If you’ve waited 30 years for something new, you’re going to give the new guy a chance. Around town, even for those who voted for Clinton, there was a palpable sense that the media and political elites of both parties were not giving Trump a fair shake. The fact that Trump was disliked by all the right people, as Paul Sracic, the head of the political-science department at Youngstown State, evocatively put it to me, worked in his favor.
If I expected that Trump’s affinity for Goldman Sachs bankers and Exxon executives would rub the wrong way among people who have been at the short end of every corporate merger, acquisition, and outsource decision, I was sorely disappointed. If you judge by Youngstown, President Trump will have the opportunity for an extended honeymoon, not just from a supportive Congress but, at least, from this slice of the electorate that is hungry for something, anything different. Congressman Ryan recognized this, himself, and told me that out of fairness to the voters, the Democrats should not just be the straight opposition.

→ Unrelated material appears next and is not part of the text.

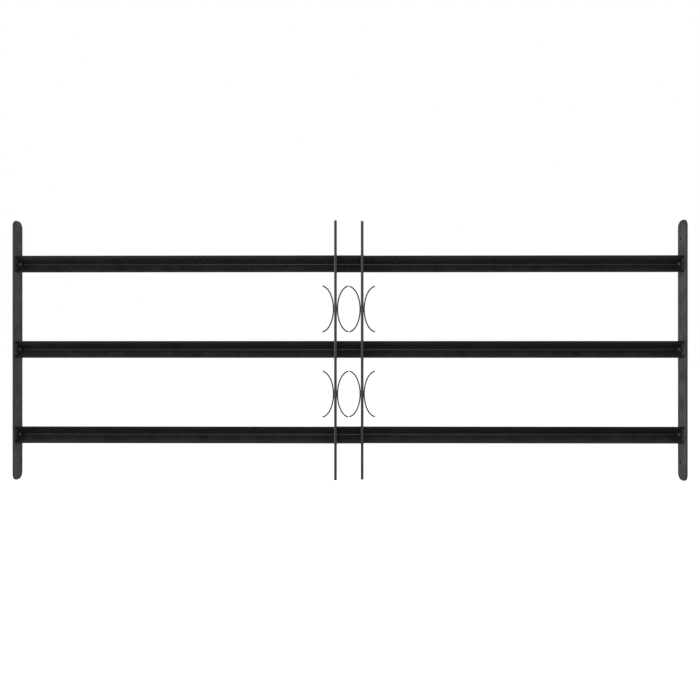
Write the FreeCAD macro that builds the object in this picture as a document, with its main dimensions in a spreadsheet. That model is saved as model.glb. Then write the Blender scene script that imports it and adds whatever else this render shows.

Nevertheless, he could not help but wonder how Trump, who has been so free with his promises, will do anything other than disappoint the voters of Youngstown once more. It is a critical question not just for the future of these voters but for the electoral control of the swath of states that run from Wisconsin through Pennsylvania, which until November constituted the Blue Wall. For the moment, the people of Youngstown are giving Trump the chance to paint it an entirely new color.